聖徳太子が紫という色を冠位十二階で最高位としたのは、中国からの影響が大きいとされています。

そして中国が紫を最高位としたのは、ギリシャやローマの影響なのです。

日本では603年に制定された冠位十二階が「紫色」の最初の出自とされており、濃い紫が最も高貴な色とされました。

この後に制定された冠位十三階では、明確に紫が最高位の色と記されており、その後様々な色順位の変遷があるにもかかわらず、紫は常に高位の色とされてきました。

そして奈良時代・平安時代になると、紫は天皇や朝廷の高官の色として「禁色」とされ、他の者は使用できませんでした。

なぜギリシャでは紫が高貴な色とされたのか

日本では紫という色を出すには、ムラサキという植物の根を粉末状にして湯に溶かし、何度も浸すという工程を繰り返しも行うため、濃い紫の色を出すには時間と技術が必要でした。

そして古代ギリシャの時代には、紫の染料は地中海で採れる巻貝から作り出されていました。

この巻貝は「アッキガイ」というグループにふくまれるもので、この貝から出される分泌物は白色なのですが、日光に晒すことによって紫色に変化するという特徴を持っています。

そしてこの分泌液が採れる量は極めて少なく、1gの染料をとるために数千匹の貝が必要となるため、非常に貴重で高価なものでした。

当時この貝は「purpura(プルプラ)」と呼ばれており、ムラサキを意味する「purple(パープル)」の語源となっているとされています。

この貴重で美しい紫は歴代のローマ皇帝に愛され、自分以外がこの紫を纏うのを禁じたとも伝えられています。

英語には現在でも「born in the purple」という表現があり、これは「王家の生まれ」といった意味で使われています。

紫の特殊な染色方法

紫という色は、日本だけではなく洋の東西を問わず高貴な色とされていました。

日本ではこの紫という色を出すためには、ムラサキという植物の根を使って染色するのですが、そのためには難しい技術が必要でした。

紫根に含まれる色素を出すには、10以上もの工程を経た染色作業が必要とされ、また紫根を大量に使用する必要がありました。

この色素の特殊性からくる、複雑で手間のかかる作業、そして他に紫色に染める材料がなかったことから、紫は特権階級のみの色となった理由の一つと考えられます。
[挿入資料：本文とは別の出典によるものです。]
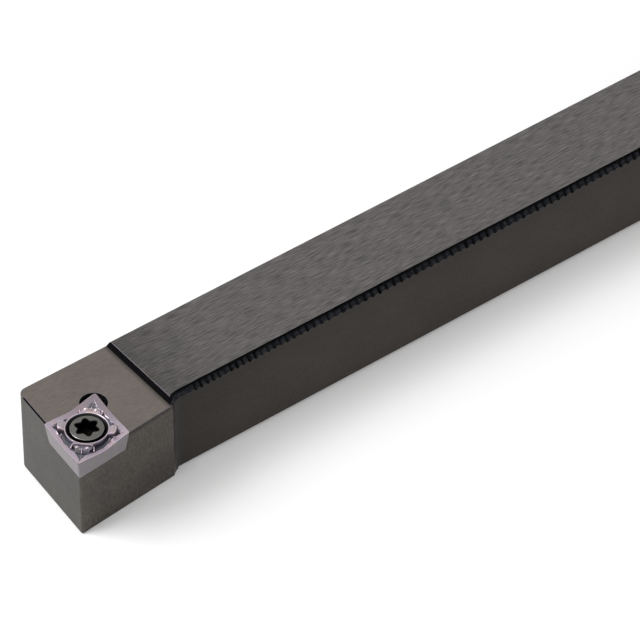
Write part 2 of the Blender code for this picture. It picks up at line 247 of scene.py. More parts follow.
def chamfer_steel():
    """The chamfer: near black, with painted shade making it nearer black in its teeth and along its top edge,
    dark grey between.
    """
    made, tree, shader = new_material("near black chamfer with painted shade", Metallic=1.0, Roughness=0.5)
    blotch = grain(tree, CHAMFER_BLOTCH_SCALE, detail=3)
    base = ramp_node(tree, attribute(tree, "tone"), [
        (0.1, grey(0.0018)), (0.6, (0.009, 0.01, 0.012)), (1.0, (0.018, 0.019, 0.022))])
    blotches = ramp_node(tree, blotch, [(NOISE_LOW, grey(0.55)), (NOISE_HIGH, grey(1.5))])
    tree.links.new(product(tree, base, blotches), shader.inputs["Base Color"])
    bump(tree, shader, blotch, CHAMFER_BUMP)
    return made


def make_materials():
    """The holder's finishes by the names that zone_of gives its faces."""
    foot = STEP_TOP_X - STEP_RUN
    return {
        "shank_top": steel(
            "ground shank top", (0.122, 0.114, 0.112), 0.42, (0.6, 9.5, 9.5), GRIND_TURN,
            contrast=0.38, patch=0.03, depth=0.004, spread=0.13, detail=3,
            fades=[("X", [(STEP_TOP_X, 0.72), (STEP_TOP_X + 6, 0.95), (STEP_TOP_X + 9, 1)])]),
        # The head top darkens toward the step's foot: painted shade in the concave corner under the step
        "head_top": steel(
            "milled head top", (0.158, 0.138, 0.125), 0.42, (1.2, 5, 5), GRIND_TURN,
            contrast=0.09, patch=0.04,
            fades=[("X", [(foot - 0.5, 1), (foot - 0.12, 0.6), (foot + 0.05, 0.2)])]),
        # The near side darkens toward the head, and is painted lighter toward the bottom and darker toward
        # the top to offset the floor shadow it reflects: painted light and shade
        "shank_side": steel(
            "ground shank side", (0.061, 0.054, 0.0485), 0.45, (5, 5, 2.2), contrast=0.15, patch=0.05,
            fades=[("X", [(HEEL_X, 0.78), (HEEL_X + 8, 0.95), (HEEL_X + 20, 1.04)]),
                   ("Z", [(0.5, 1.09), (4.5, 0.88), (9, 0.67)])]),
        # The head side darkens in a band just under its top edge: painted shade of a shaded edge chamfer
        "head_side": steel(
            "milled head side", (0.088, 0.079, 0.07), 0.48, (4, 4, 3), contrast=0.24, patch=0.1,
            fades=[("Z", [(9.0, 1), (9.3, 0.62), (9.62, 0.5)])]),
        "head_end": steel("milled head end", (0.092, 0.088, 0.081), 0.48, (4, 4, 3), contrast=0.24),
        # Lighter rounded edges: partly wear, partly a painted highlight
        "worn_edge_highlight": steel("worn edge with painted highlight", (0.13, 0.12, 0.136), 0.52, (3, 3, 3), contrast=0.12),
        "chamfer": chamfer_steel(),
        # Near black painted shade on the bore, the pocket's narrow faces and the step's slope, and a painted
        # dark reflection on the end face's top break
        "black": steel("steel painted with shade and dark reflection", (0.002, 0.002, 0.0023), 0.5, (5, 5, 5), contrast=0.3),
        # Darker than the head's own steel: painted shade in the pocket
        "pocket": steel("pocket wall", (0.055, 0.05, 0.046), 0.5, (4, 4, 3), contrast=0.2),
    }


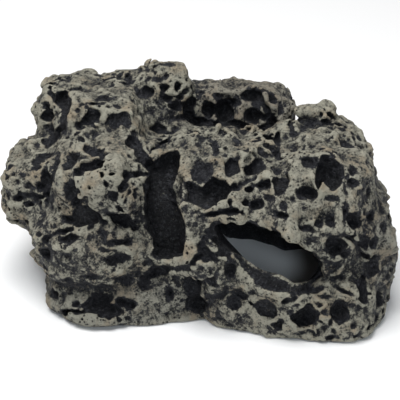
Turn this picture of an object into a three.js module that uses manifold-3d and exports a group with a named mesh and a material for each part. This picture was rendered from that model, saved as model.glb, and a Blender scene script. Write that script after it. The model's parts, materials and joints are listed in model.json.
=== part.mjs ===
// A resin cave ornament for an aquarium: cast rocks bonded into a hollow, bottomless shell that stands
// on its rim, with one slanting entrance in the front. Millimetres, +Z up, the entrance faces -Y, and the
// origin is under the middle of the bounding box.
import * as THREE from "three";
import Module from "manifold-3d";
import { ImprovedNoise } from "three/addons/math/ImprovedNoise.js";
import { mergeVertices } from "three/addons/utils/BufferGeometryUtils.js";

// Driving dimensions.
const LENGTH = 220;
const DEPTH = 140;
const HEIGHT = 110;
const BOND = 0.45; // the adhesive line left between two rocks
const SLIVER = 0.03; // facets thinner than this are closed up
const WALL = 8; // the thinnest the shell gets between pits
const PITTED_WALL = 5; // the thinnest it gets at the bottom of a pit
const WEB = 14; // how far a rock's share of the shell runs out beyond the rock
const LUMP = 0.15; // how far a rock's lumps stand out, as a share of its size
const LUMP_SIZE = 24; // from one lump to the next

// The entrance's outline, seen from the front: X and Z.
const ENTRANCE = [
  [7, 61],
  [17, 65.5],
  [27, 62.5],
  [36, 60.5],
  [45, 61],
  [51, 57],
  [57, 49.5],
  [63.5, 40],
  [64, 33],
  [61, 29.5],
  [55, 31.5],
  [47, 35],
  [38, 38.5],
  [30, 40.5],
  [22.5, 42.5],
  [16, 46.5],
  [10, 53],
];

// The hollow under the rocks: squared-off lobes that stand below the floor.
const HOLLOW = [
  { at: [-56, 7, 0], half: [26, 42, 76], square: 3.6, facets: 2 },
  { at: [-18, 17, 0], half: [36, 35, 74], square: 3.6, facets: 2 },
  { at: [33, -8, 0], half: [46, 37, 78], turn: [0, 0, -35], square: 4, facets: 2 },
  { at: [66, -4, 0], half: [26, 32, 72], square: 3.6, facets: 2 },
];

// The rocks, in the order they are set: each is cut to fit those before it. at is the middle, half is half
// of each side, and turn is in degrees.
const ROCKS = {
  left_base_ledge: { at: [-37, -24, 2], half: [41, 27, 19], square: 4, colour: "shaded" },
  front_sill_rock: { at: [52, -31, 8], half: [50, 31, 24], turn: [0, 0, -12], square: 3.2 },
  left_lower_boulder: { at: [-57, -6, 34], half: [37, 40, 28], square: 2.8 },
  left_upper_boulder: { at: [-54, -2, 67], half: [28, 37, 26], square: 2.5 },
  front_arch_rock: { at: [9, -4, 45], half: [40, 47, 45], square: 2.5, facets: 5 },
  right_boulder: { at: [66, -2, 48], half: [32, 52, 46], square: 2.7 },
  right_end_rock: { at: [80, -8, 24], half: [28, 42, 43], square: 2.9, colour: "shaded" },
  left_side_rock: { at: [-88, 14, 54], half: [23, 26, 25], square: 2.9 },
  top_knob_left: { at: [59, 22, 91], half: [5, 7, 8], facets: 1 },
  top_knob_right: { at: [67.5, 20, 91.5], half: [6, 8, 8], facets: 1 },
  crown_rock: { at: [-23, 48, 83], half: [22, 20, 29.5], square: 2.4 },
  rear_ridge_rock: { at: [21, 53, 67], half: [33, 16, 33], square: 3.8, colour: "dark" },
  left_top_ledge: { at: [-54, 37, 78], half: [27, 33, 27], square: 4.2 },
  left_rear_slab: { at: [-73, 48, 48], half: [20, 20, 53], square: 4.4 },
  rear_left_wall_rock: { at: [-34, 53, 32], half: [50, 15, 44], square: 3.4, colour: "shaded" },
  rear_right_wall_rock: {
    at: [53, 34, 30],
    half: [50, 17, 38],
    turn: [0, 0, -38],
    square: 3,
    colour: "shaded",
  },
};

// The teardrop recess beside the entrance.
const RECESS = { at: [-17, -36, 59], half: [10, 13, 31], turn: [-33, 0, 0], square: 2, facets: 3 };

// The large pits, set out on a plane that leans back PIT_LEAN degrees from upright and turns about Z. Each
// is its place across and up that plane and its radius, and it is sunk into the rock behind.
const PIT_LEAN = 30;
const PIT_SHAPE = { square: 2, facets: 1 };
const PIT_DEPTH = 0.75; // of its radius
const PITS = [
  {
    turn: 0,
    pits: [
      [-1, 5, 8],
      [10, 3, 6],
      [-1, 17, 5],
      [17, 20, 4.5],
      [30, 17, 6],
      [43, 11, 6],
      [57, 24, 6],
      [69, 14, 8],
      [78, 31, 5],
      [56, 2, 5],
      [66, -12, 5],
      [73, -27, 5],
      [-57, 28, 6],
      [-58, 18, 7],
      [-69, 9, 5],
      [-63, -10, 9],
      [-84, -31, 6],
      [-44, -34, 5],
      [-53, -56, 7],
      [-2, -49, 6],
      [36, -59, 6],
      [56, -63, 5.5],
      [73, -61, 5],
      [-88, 26, 6],
      [-47, 49, 6],
      [0, 50, 6],
      [15, 50, 6],
      [30, 54, 6],
    ],
  },
  { turn: 90, pits: [[-20, 6, 8], [4, 18, 7], [-6, -22, 9], [22, -14, 7]] },
  { turn: 180, pits: [[-62, 10, 8], [-24, 24, 7], [-10, -24, 9], [24, 4, 8], [62, 20, 8], [52, -22, 9]] },
  { turn: 270, pits: [[-36, 10, 8], [-8, -12, 7], [14, 14, 7]] },
];

const MATERIALS = {
  brushed: new THREE.MeshStandardMaterial({ color: 0x9d9684, roughness: 0.85, metalness: 0 }),
  shaded: new THREE.MeshStandardMaterial({ color: 0x7a756a, roughness: 0.85, metalness: 0 }),
  dark: new THREE.MeshStandardMaterial({ color: 0x4c4b4d, roughness: 0.8, metalness: 0 }),
};

const wasm = await Module();
wasm.setup();
const noise = new ImprovedNoise();

/** The solid of a closed geometry. */
function solidOf(geometry) {
  const bare = geometry.index ? geometry.toNonIndexed() : geometry.clone();
  for (const name of Object.keys(bare.attributes)) {
    if (name !== "position") bare.deleteAttribute(name);
  }
  const merged = mergeVertices(bare, 1e-3);
  return new wasm.Manifold(
    new wasm.Mesh({
      numProp: 3,
      vertProperties: merged.attributes.position.array,
      triVerts: new Uint32Array(merged.index.array),
    }),
  );
}

/** The geometry of a solid, flat-shaded as faceted rock. */
function geometryOf(solid) {
  const mesh = solid.getMesh();
  const geometry = new THREE.BufferGeometry();
  geometry.setAttribute("position", new THREE.BufferAttribute(mesh.vertProperties, 3));
  geometry.setIndex(new THREE.BufferAttribute(mesh.triVerts, 1));
  const faceted = geometry.toNonIndexed();
  faceted.computeVertexNormals();
  return faceted;
}

/** A placing matrix from a position and turns about X, Y and Z in degrees. */
function placing(at, turn = [0, 0, 0]) {
  const angles = new THREE.Euler(...turn.map(THREE.MathUtils.degToRad), "ZYX");
  return new THREE.Matrix4().makeRotationFromEuler(angles).setPosition(...at);
}

/**
 * A boulder: an icosphere drawn out to a squared-off ellipsoid with shallow lumps. square is 2 for an
 * ellipsoid and more for a blockier rock; grow moves its whole surface out.
 */
function boulder({ at, half, turn, square = 2.6, facets = 4 }, grow = 0) {
  const geometry = new THREE.IcosahedronGeometry(1, facets);
  const points = geometry.attributes.position;
  const p = new THREE.Vector3();
  for (let i = 0; i < points.count; i++) {
    p.fromBufferAttribute(points, i);
    const sum = Math.abs(p.x) ** square + Math.abs(p.y) ** square + Math.abs(p.z) ** square;
    p.multiplyScalar(sum ** (-1 / square)).multiply(new THREE.Vector3(...half));
    const lump = noise.noise(
      (p.x + at[0]) / LUMP_SIZE,
      (p.y + at[1]) / LUMP_SIZE,
      (p.z + at[2]) / LUMP_SIZE,
    );
    p.multiplyScalar(1 + LUMP * lump);
    p.addScaledVector(p.clone().normalize(), grow);
    points.setXYZ(i, p.x, p.y, p.z);
  }
  return solidOf(geometry.applyMatrix4(placing(at, turn)));
}

/** Solids joined into one. */
function joined(solids) {
  return solids.reduce((a, b) => a.add(b));
}

/** The largest body of a solid, without the crumbs and slivers that a cut leaves. */
function largest(solid) {
  const bodies = solid.setTolerance(SLIVER).decompose();
  return bodies.sort((a, b) => b.volume() - a.volume())[0];
}

/** All the hollow's lobes joined, each grown by the same distance. */
function lobes(grow) {
  return joined(HOLLOW.map((lobe) => boulder(lobe, grow)));
}

/** The entrance: its outline cut level through the front. */
function entrance() {
  const outline = new THREE.SplineCurve(ENTRANCE.map(([x, z]) => new THREE.Vector2(x, z)));
  const shape = new THREE.Shape(outline.getPoints(30));
  const geometry = new THREE.ExtrudeGeometry(shape, { depth: 50, bevelEnabled: false });
  return solidOf(geometry.rotateX(Math.PI / 2).translate(0, -28, 0));
}

/** The rocks as solids by name, each cut to fit the hollow and the rocks before it. */
function settle() {
  const underground = solidOf(
    new THREE.BoxGeometry(2 * LENGTH, 2 * DEPTH, HEIGHT).translate(0, 0, -HEIGHT / 2),
  );
  const shell = lobes(WALL);
  const bondedShell = lobes(WALL + BOND);
  let taken = joined([lobes(0), entrance(), boulder(RECESS).subtract(shell), underground]);
  const settled = {};
  for (const [name, rock] of Object.entries(ROCKS)) {
    const rough = { ...rock, facets: 2 };
    const web = boulder(rough, WEB).intersect(shell);
    settled[name] = largest(boulder(rock).add(web).subtract(taken));
    const bondedWeb = boulder(rough, WEB + BOND).intersect(bondedShell);
    taken = joined([taken, boulder(rock, BOND), bondedWeb]);
  }
  return settled;
}

/** The pits as one solid, each centred where its line meets the rocks. */
function pitting(rocks) {
  const meshes = Object.values(rocks).map((solid) => new THREE.Mesh(geometryOf(solid)));
  const sunk = [];
  for (const { turn, pits } of PITS) {
    const facing = placing([0, 0, HEIGHT / 2], [-PIT_LEAN, 0, turn]);
    const inward = new THREE.Vector3(0, 1, 0).transformDirection(facing);
    for (const [across, up, radius] of pits) {
      const start = new THREE.Vector3(across, -2 * LENGTH, up).applyMatrix4(facing);
      const [hit] = new THREE.Raycaster(start, inward).intersectObjects(meshes);
      const half = [radius, PIT_DEPTH * radius, radius];
      sunk.push(boulder({ ...PIT_SHAPE, at: hit.point.toArray(), half, turn: [-PIT_LEAN, 0, turn] }));
    }
  }
  return joined(sunk).subtract(lobes(PITTED_WALL));
}

const rocks = settle();
const pits = pitting(rocks);
const cave = new THREE.Group();
for (const [name, solid] of Object.entries(rocks)) {
  const material = MATERIALS[ROCKS[name].colour ?? "brushed"];
  const mesh = new THREE.Mesh(geometryOf(largest(solid.subtract(pits))), material);
  mesh.name = name;
  cave.add(mesh);
}

// The origin goes under the middle of the bounding box.
const middle = new THREE.Box3().setFromObject(cave).getCenter(new THREE.Vector3());
for (const mesh of cave.children) mesh.geometry.translate(-middle.x, -middle.y, 0);

export default cave;
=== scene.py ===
"""Looks for a resin cave ornament: cast rock full of vesicles, dry-brushed over a charcoal wash.

The CAD rocks are read into one volume, which is carved with crevices, pits and strata and then meshed again
rock by rock. Lengths in the sculpting part are millimetres, and the Blender objects are in metres.
"""

import json
import math

import bpy
import numpy as np
import openvdb
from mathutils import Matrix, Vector


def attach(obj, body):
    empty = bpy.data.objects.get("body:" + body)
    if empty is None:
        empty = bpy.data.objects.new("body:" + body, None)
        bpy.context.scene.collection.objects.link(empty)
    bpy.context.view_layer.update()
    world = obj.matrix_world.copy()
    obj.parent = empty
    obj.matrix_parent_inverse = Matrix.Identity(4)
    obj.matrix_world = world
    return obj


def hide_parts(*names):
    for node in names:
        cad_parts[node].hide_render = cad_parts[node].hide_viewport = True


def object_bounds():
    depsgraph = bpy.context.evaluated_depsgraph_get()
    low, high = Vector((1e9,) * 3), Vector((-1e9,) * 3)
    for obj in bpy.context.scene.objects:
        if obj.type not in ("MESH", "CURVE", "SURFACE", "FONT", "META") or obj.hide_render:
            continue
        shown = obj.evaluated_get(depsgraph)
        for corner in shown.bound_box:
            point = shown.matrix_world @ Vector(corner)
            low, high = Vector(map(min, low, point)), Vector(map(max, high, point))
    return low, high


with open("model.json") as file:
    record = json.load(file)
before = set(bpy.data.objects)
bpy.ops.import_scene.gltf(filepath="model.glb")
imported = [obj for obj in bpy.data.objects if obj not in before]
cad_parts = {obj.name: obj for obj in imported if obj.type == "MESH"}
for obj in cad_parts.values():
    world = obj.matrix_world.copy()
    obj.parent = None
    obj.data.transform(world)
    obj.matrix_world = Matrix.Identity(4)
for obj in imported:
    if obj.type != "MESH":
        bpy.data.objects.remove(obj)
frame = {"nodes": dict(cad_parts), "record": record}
cad_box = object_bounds()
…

また、紫根は染色だけでなく、古くから薬用にも利用されていました。

中国の最も古い漢方の書「神農本草経」では、毒にもなりえる養生薬として掲載されており、「心腹の邪気や、五疸の病を治す」と記されています。

日本では江戸時代に軟膏として利用され始め、花岡青洲が「紫雲膏」という軟膏を考案しました。

「紫雲膏」はごま油や豚の脂を利用して紫根から有効成分であるシコニンを抽出した軟膏で、現在でも万能軟膏として市販されています。